If any particular accommodation is cause for concern, please contact the Office of Educational Accessibility to make sure that the accommodation is valid. The Office of Educational Accessibility determines accommodations on a case-by-case basis with the documentation as the objective criteria upon which the decisions are supported.
Students using accommodations should never be graded on a different basis from their peers, nor have their accommodations suspended, even if an instructor believes that the student does not need support for a disability.
Instructors should maintain a copy of each student's accommodation letter in their records for each class. If the student raises a specific concern that you want to document, please feel free to do so as you would for any other student who raised a particular concern with you.
If, during the course of a semester, a student displays one or more of the following characteristics, you may suggest that the student discuss these difficulties with someone in the Office of Educational Accessibility:
|effort exceeds returns||poor reading/listening comprehension|
|poor written expression||extreme distractibility/frustration|
|severe math errors||severe test anxiety|
|good class participation; poor test performance and vice versa|
The student may be entitled to accommodations if they can document this situation as a disability. Referrals can be made to the Office of Educational Accessibility, 1021 Student Success Center, (757) 683-4655.
If a problem arises with respect to any unreturned examination, please contact the Office of Educational Accessibility at x4655 or email@example.com. The staff should be able to inform you whether the student has completed the test, on which day it was taken, the time, and how the test was returned.
This question usually does not arise in relation to students with visible disabilities as most instructors expect that the student will need to have accommodations. However, if the disability is not visible and the student is being successful in the class, the question of fairness may arise. In a research study by K. Runyon in 1989, two groups of students with and without learning disabilities were compared with respect to extended time on tests. The results indicated that the students with learning disabilities did have significantly better results on tests when they were provided with extended time for testing. This was not a surprising result. However, the students without learning disabilities did not do significantly better on their test scores when they were given extended time. This result suggests that the accommodation of extended time helps to provide a level playing field but does not provide an advantage for the student with a learning disability.

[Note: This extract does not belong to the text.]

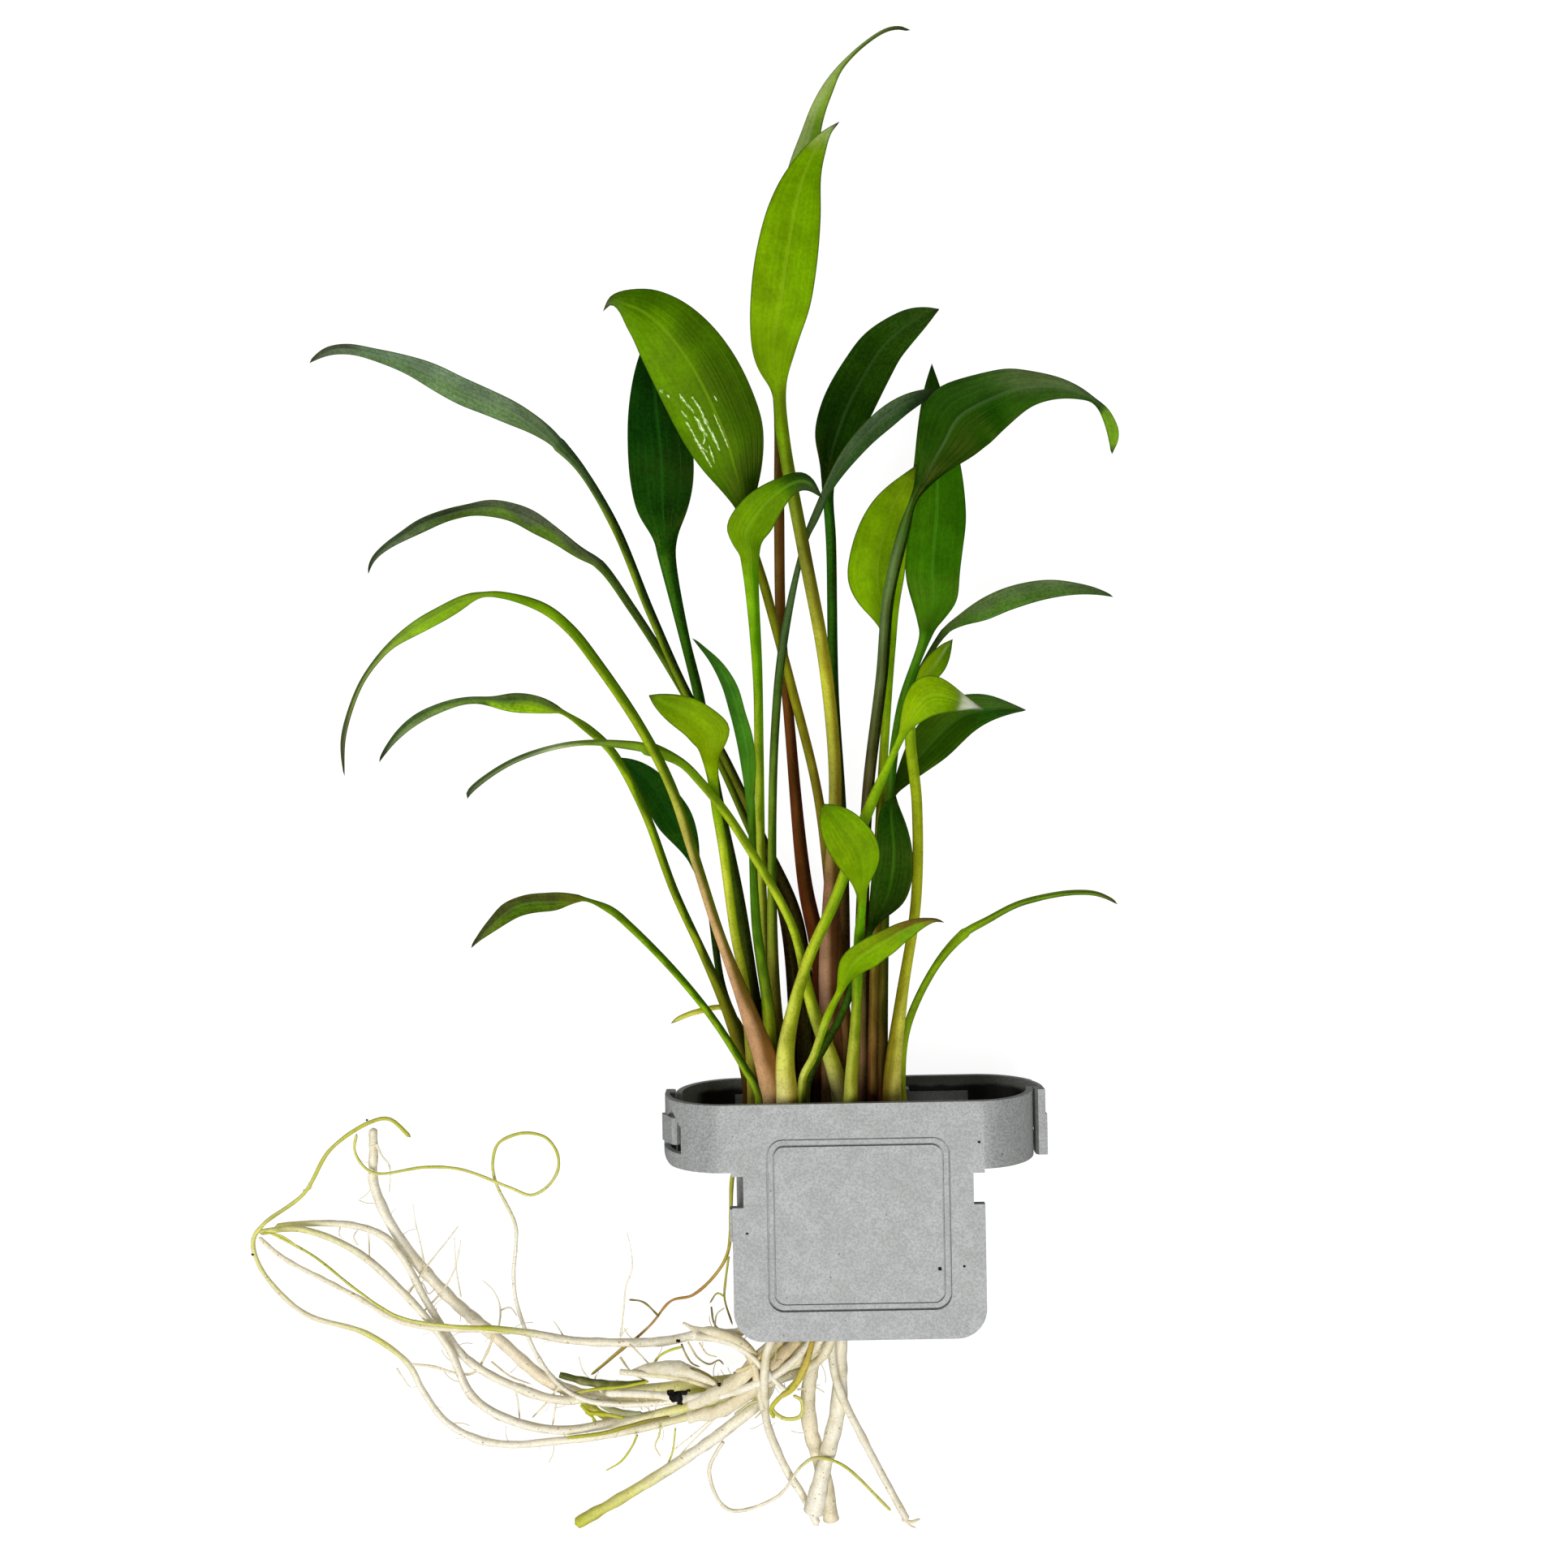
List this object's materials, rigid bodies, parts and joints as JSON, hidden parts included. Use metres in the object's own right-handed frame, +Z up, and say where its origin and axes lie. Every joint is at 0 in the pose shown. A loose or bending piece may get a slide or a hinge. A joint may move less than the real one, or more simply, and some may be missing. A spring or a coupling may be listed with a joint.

Some students without disabilities may object to the provision of accommodations to students with disabilities. Since instructors are bound by the confidential nature of the student disability issue, this information cannot be shared with the other students. It is best to make some statement to the effect that you are not at liberty to discuss the confidential nature of another student's affairs, and that you hope that they understand as you would afford them the same courtesy if someone inquired about them.
No, this is not considered a disability under the ADA. You can offer adjustments within your class as you see fit. In addition, the ODU English Language Center may have resources that would be helpful.